[Start SUPPLIED ENTRIES]

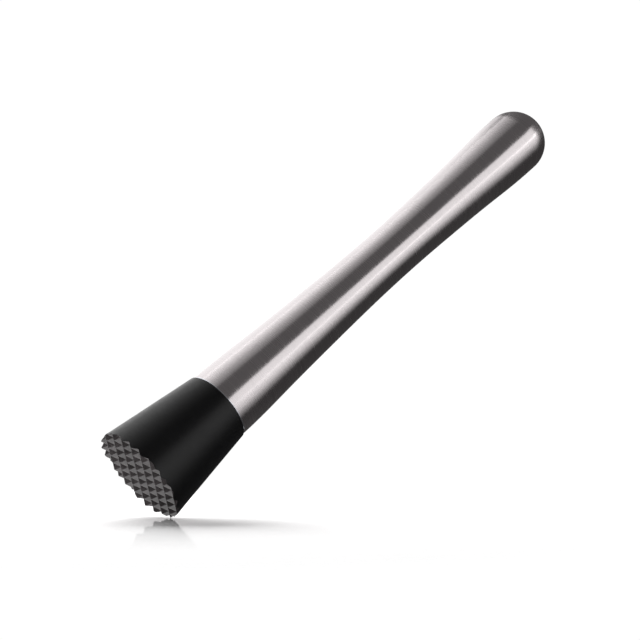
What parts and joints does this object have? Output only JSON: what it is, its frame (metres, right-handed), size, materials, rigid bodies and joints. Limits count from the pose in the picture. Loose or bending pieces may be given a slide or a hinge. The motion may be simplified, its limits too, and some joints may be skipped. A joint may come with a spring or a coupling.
{
  "type": "bar muddler",
  "caption": "Upright bar muddler: slim brushed-steel hourglass handle with a domed end, and a black conical head with a pyramid-toothed face. The two unscrew.",
  "frame": {"origin": "centre of the plane through the tooth tips, where the tool stands on its head", "axes": "+Z along the handle towards the dome; X and Y along the two rows of teeth"},
  "size_m": [0.035, 0.035, 0.205],
  "materials": {
    "brushed_steel": "stainless steel, brushed round the handle",
    "turned_steel": "lathe-turned stainless steel",
    "fastener_steel": "plain stainless fastener",
    "silicone": "grey food-grade silicone",
    "black_nylon": "satin moulded nylon",
    "brass": "knurled and turned"
  },
  "bodies": {
    "head": {"head_body": "black_nylon", "head_insert": "brass"},
    "seal": {"seal_ring": "silicone"},
    "handle": {"handle_shell": "brushed_steel", "handle_dome": "brushed_steel", "mouth_plug": "turned_steel", "head_stud": "fastener_steel", "lock_washer": "fastener_steel", "stud_nut": "fastener_steel"}
  },
  "joints": [
    {"name": "handle_lift", "type": "slide", "parent": "head", "child": "seal", "axis": [0, 0, 1], "range_m": [0, 0.015]},
    {"name": "handle_turn", "type": "hinge", "parent": "seal", "child": "handle", "pos_m": [0, 0, 0], "axis": [0, 0, 1], "range_deg": [0, 4320]}
  ],
  "couplings": [
    {"joint": "handle_turn", "follows": "handle_lift", "rad_per_m": 5026.5}
  ]
}
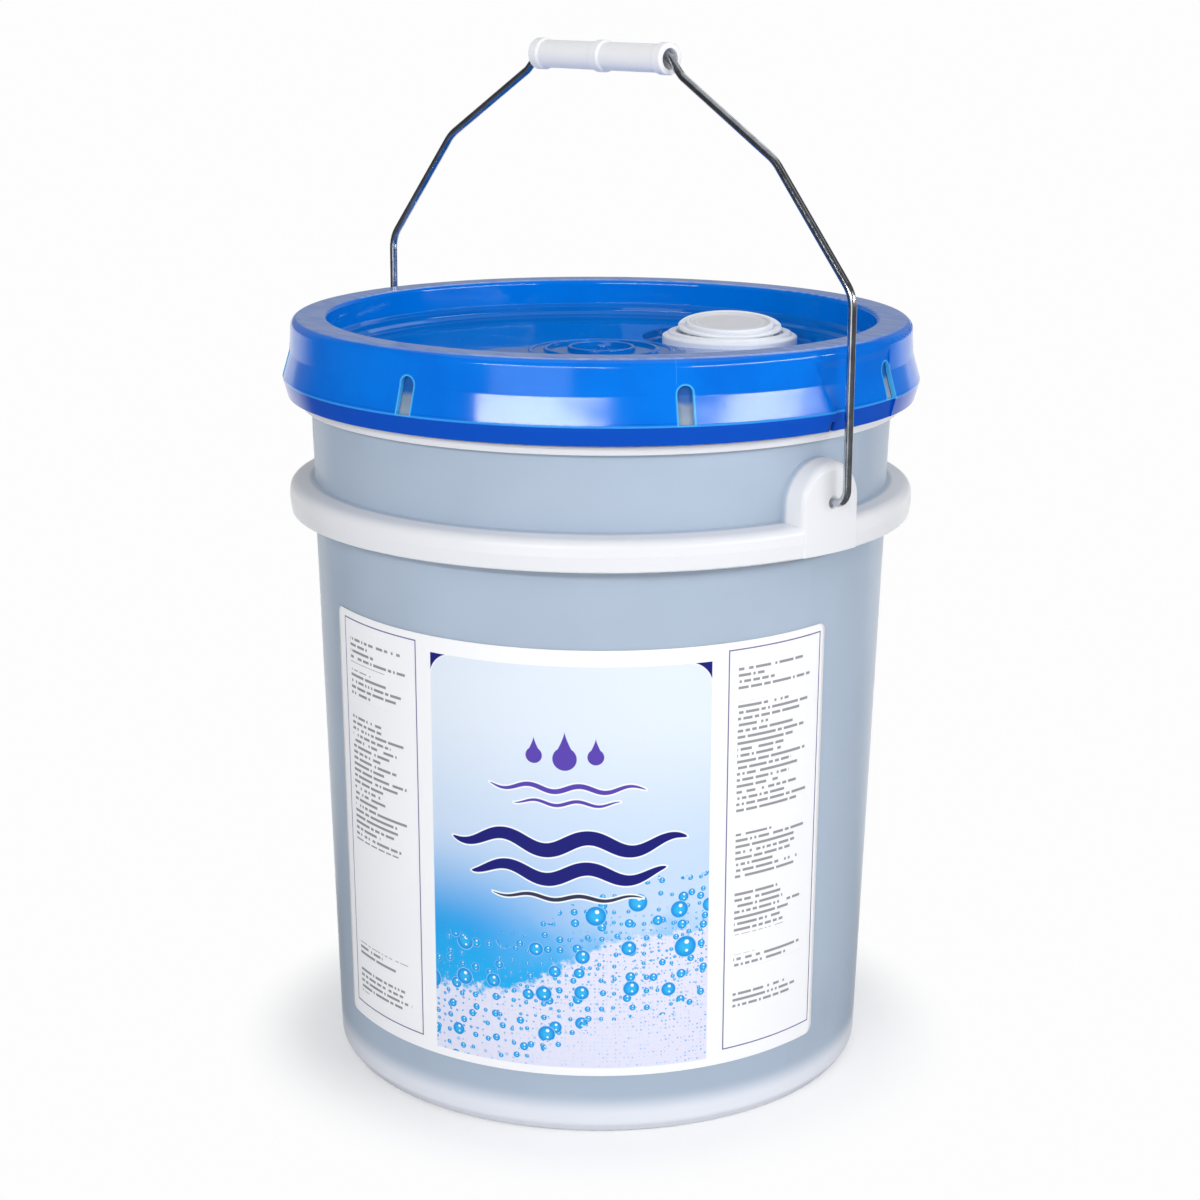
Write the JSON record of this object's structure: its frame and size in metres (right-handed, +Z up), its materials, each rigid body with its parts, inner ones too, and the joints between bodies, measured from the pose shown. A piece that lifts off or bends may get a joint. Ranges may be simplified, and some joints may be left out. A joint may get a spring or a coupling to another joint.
{
  "type": "laundry detergent pail",
  "caption": "Round plastic pail with a press-on lid, a pull-up pouring spout, a wire bail with a moulded grip and a wrapped label, holding liquid detergent.",
  "frame": {"origin": "middle of the foot ring on the floor", "axes": "+Z up along the pail's axis, +X through the hinge line of the bail, the label's middle 51 degrees from +X towards -Y"},
  "size_m": [0.333, 0.3176, 0.5131],
  "materials": {
    "milky_plastic": "natural polyethylene, semi-gloss",
    "blue_plastic": "gloss",
    "soft_seal": "soft",
    "white_plastic": "satin",
    "white_film": "thin, flexible",
    "zinc_wire": "drawn, zinc plated",
    "printed_sheet": "coated",
    "blue_liquid": "liquid"
  },
  "bodies": {
    "pail_body": {"pail": "milky_plastic", "label": "printed_sheet", "detergent": "blue_liquid"},
    "lid": {"lid": "blue_plastic", "lid_gasket": "soft_seal", "spout_flange": "white_plastic", "spout_bellows": "white_film"},
    "neck": {"spout_neck": "white_plastic"},
    "liner": {"cap_liner": "soft_seal"},
    "cap": {"spout_cap": "white_plastic"},
    "front_ring": {"pull_ring_front": "white_plastic"},
    "rear_ring": {"pull_ring_rear": "white_plastic"},
    "bail": {"bail_wire": "zinc_wire"},
    "grip": {"grip": "white_plastic"}
  },
  "joints": [
    {"name": "bail_swing", "type": "hinge", "parent": "pail_body", "child": "bail", "pos_m": [0, 0, 0.308], "axis": [1, 0, 0], "range_deg": [-127, 127]},
    {"name": "grip_spin", "type": "hinge", "parent": "bail", "child": "grip", "pos_m": [0, 0, 0.5054], "axis": [1, 0, 0], "continuous": true},
    {"name": "lid_lift", "type": "slide", "parent": "pail_body", "child": "lid", "axis": [0, 0, 1], "range_m": [0, 0.03]},
    {"name": "spout_pull", "type": "slide", "parent": "lid", "child": "neck", "axis": [0, 0, 1], "range_m": [0, 0.035], "deforming": ["spout_bellows"]},
    {"name": "cap_lift", "type": "slide", "parent": "neck", "child": "liner", "axis": [0.0569, -0.054, 0.9969], "range_m": [0, 0.03]},
    {"name": "cap_turn", "type": "hinge", "parent": "liner", "child": "cap", "pos_m": [0.011, 0.08136, 0.3636], "axis": [0.0569, -0.054, 0.9969], "continuous": true},
    {"name": "front_ring_lift", "type": "hinge", "parent": "cap", "child": "front_ring", "pos_m": [0.01438, 0.07816, 0.36664], "axis": [-0.6884, -0.7254, 0], "range_deg": [0, 90]},
    {"name": "rear_ring_lift", "type": "hinge", "parent": "cap", "child": "rear_ring", "pos_m": [0.00801, 0.0842, 0.36733], "axis": [0.6884, 0.7254, 0], "range_deg": [-5, 85]}
  ]
}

[End SUPPLIED ENTRIES]

WHAT IS ASKED :: Each record above must be given again exactly.

EXERCISE SOLUTION ::
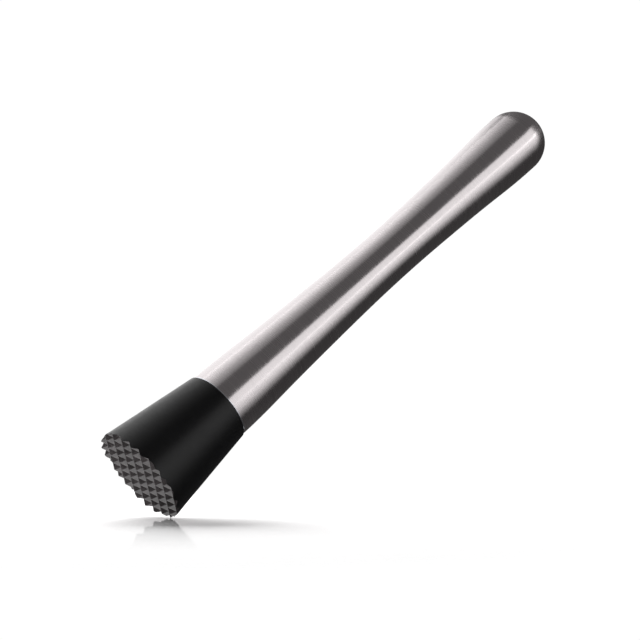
What parts and joints does this object have? Output only JSON: what it is, its frame (metres, right-handed), size, materials, rigid bodies and joints. Limits count from the pose in the picture. Loose or bending pieces may be given a slide or a hinge. The motion may be simplified, its limits too, and some joints may be skipped. A joint may come with a spring or a coupling.
{
  "type": "bar muddler",
  "caption": "Upright bar muddler: slim brushed-steel hourglass handle with a domed end, and a black conical head with a pyramid-toothed face. The two unscrew.",
  "frame": {"origin": "centre of the plane through the tooth tips, where the tool stands on its head", "axes": "+Z along the handle towards the dome; X and Y along the two rows of teeth"},
  "size_m": [0.035, 0.035, 0.205],
  "materials": {
    "brushed_steel": "stainless steel, brushed round the handle",
    "turned_steel": "lathe-turned stainless steel",
    "fastener_steel": "plain stainless fastener",
    "silicone": "grey food-grade silicone",
    "black_nylon": "satin moulded nylon",
    "brass": "knurled and turned"
  },
  "bodies": {
    "head": {"head_body": "black_nylon", "head_insert": "brass"},
    "seal": {"seal_ring": "silicone"},
    "handle": {"handle_shell": "brushed_steel", "handle_dome": "brushed_steel", "mouth_plug": "turned_steel", "head_stud": "fastener_steel", "lock_washer": "fastener_steel", "stud_nut": "fastener_steel"}
  },
  "joints": [
    {"name": "handle_lift", "type": "slide", "parent": "head", "child": "seal", "axis": [0, 0, 1], "range_m": [0, 0.015]},
    {"name": "handle_turn", "type": "hinge", "parent": "seal", "child": "handle", "pos_m": [0, 0, 0], "axis": [0, 0, 1], "range_deg": [0, 4320]}
  ],
  "couplings": [
    {"joint": "handle_turn", "follows": "handle_lift", "rad_per_m": 5026.5}
  ]
}
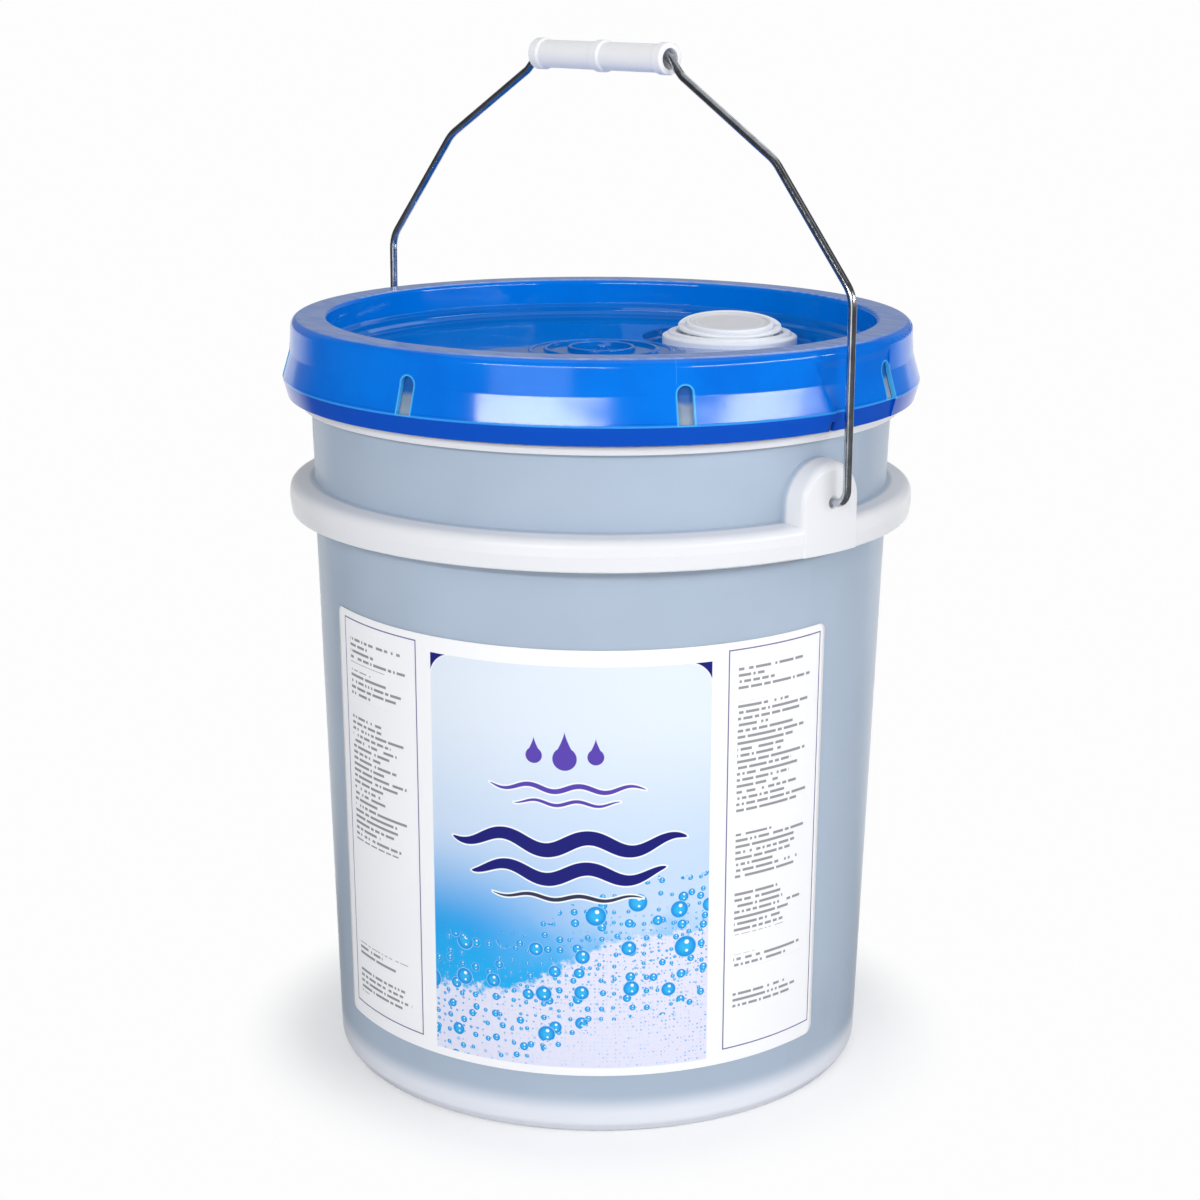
Write the JSON record of this object's structure: its frame and size in metres (right-handed, +Z up), its materials, each rigid body with its parts, inner ones too, and the joints between bodies, measured from the pose shown. A piece that lifts off or bends may get a joint. Ranges may be simplified, and some joints may be left out. A joint may get a spring or a coupling to another joint.
{
  "type": "laundry detergent pail",
  "caption": "Round plastic pail with a press-on lid, a pull-up pouring spout, a wire bail with a moulded grip and a wrapped label, holding liquid detergent.",
  "frame": {"origin": "middle of the foot ring on the floor", "axes": "+Z up along the pail's axis, +X through the hinge line of the bail, the label's middle 51 degrees from +X towards -Y"},
  "size_m": [0.333, 0.3176, 0.5131],
  "materials": {
    "milky_plastic": "natural polyethylene, semi-gloss",
    "blue_plastic": "gloss",
    "soft_seal": "soft",
    "white_plastic": "satin",
    "white_film": "thin, flexible",
    "zinc_wire": "drawn, zinc plated",
    "printed_sheet": "coated",
    "blue_liquid": "liquid"
  },
  "bodies": {
    "pail_body": {"pail": "milky_plastic", "label": "printed_sheet", "detergent": "blue_liquid"},
    "lid": {"lid": "blue_plastic", "lid_gasket": "soft_seal", "spout_flange": "white_plastic", "spout_bellows": "white_film"},
    "neck": {"spout_neck": "white_plastic"},
    "liner": {"cap_liner": "soft_seal"},
    "cap": {"spout_cap": "white_plastic"},
    "front_ring": {"pull_ring_front": "white_plastic"},
    "rear_ring": {"pull_ring_rear": "white_plastic"},
    "bail": {"bail_wire": "zinc_wire"},
    "grip": {"grip": "white_plastic"}
  },
  "joints": [
    {"name": "bail_swing", "type": "hinge", "parent": "pail_body", "child": "bail", "pos_m": [0, 0, 0.308], "axis": [1, 0, 0], "range_deg": [-127, 127]},
    {"name": "grip_spin", "type": "hinge", "parent": "bail", "child": "grip", "pos_m": [0, 0, 0.5054], "axis": [1, 0, 0], "continuous": true},
    {"name": "lid_lift", "type": "slide", "parent": "pail_body", "child": "lid", "axis": [0, 0, 1], "range_m": [0, 0.03]},
    {"name": "spout_pull", "type": "slide", "parent": "lid", "child": "neck", "axis": [0, 0, 1], "range_m": [0, 0.035], "deforming": ["spout_bellows"]},
    {"name": "cap_lift", "type": "slide", "parent": "neck", "child": "liner", "axis": [0.0569, -0.054, 0.9969], "range_m": [0, 0.03]},
    {"name": "cap_turn", "type": "hinge", "parent": "liner", "child": "cap", "pos_m": [0.011, 0.08136, 0.3636], "axis": [0.0569, -0.054, 0.9969], "continuous": true},
    {"name": "front_ring_lift", "type": "hinge", "parent": "cap", "child": "front_ring", "pos_m": [0.01438, 0.07816, 0.36664], "axis": [-0.6884, -0.7254, 0], "range_deg": [0, 90]},
    {"name": "rear_ring_lift", "type": "hinge", "parent": "cap", "child": "rear_ring", "pos_m": [0.00801, 0.0842, 0.36733], "axis": [0.6884, 0.7254, 0], "range_deg": [-5, 85]}
  ]
}